L’oiseau tempête
Lucy a fui la poisse qui colle à son physique ingrat, elle a fui le Yorkshire, le vent qui souffle de la mer du Nord, sa tripotée de frères qui ont passé une enfance à la persécuter. Lucy a atterri à Tokyo, où elle s’est fait un quotidien de souris grise qui vit de traductions du japonais vers l’anglais, du flou vers le précis dit-elle, de notices techniques. Au Japon, dont elle parle parfaitement la langue au point qu’elle pense autant en japonais qu’en anglais, elle se sent chez elle, à l’abri.
Dans cette existence un peu terne, que n’a pas déserté la malchance, débarque un jour Teiji, dont elle ignore le passé, Lucy s’apercevra qu’elle ignore jusqu’à son patronyme, que la seule chose qu’elle sait c’est que Teiji prend des photographies, qu’il illumine son quotidien et qu’il lui fait bien l’amour.
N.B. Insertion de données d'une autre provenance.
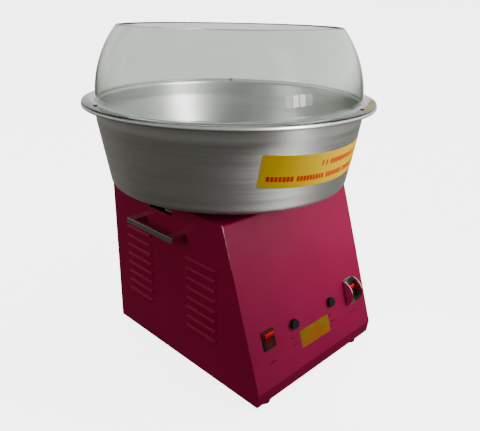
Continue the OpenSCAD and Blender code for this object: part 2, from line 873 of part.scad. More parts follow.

Hélas, au sein de ce nouvel équilibre arrive également Lily, qui pour le malheur de Lucy vient elle aussi du Yorkshire.
Construit comme un polar, l’oiseau tempête, récemment adapté au cinéma, est le premier roman de Susanna Jones qui, comme son héroïne, pense en japonais autant qu’en anglais. Elle nous emmène dans un Tokyo familier, nocturne, un Tokyo concret et rassurant, malgré les microséismes qui le parcourent quotidiennement. Au sein de cette ville tentaculaire, qui mêle gratte-ciels futuristes et ruelles obscures, Lucy erre dans le labyrinthe des photographies de Teiji, entre les démons du passé et ceux du présent qui se frayent un passage au travers de la carapace de solitude dans laquelle elle avait cru pouvoir être en sécurité.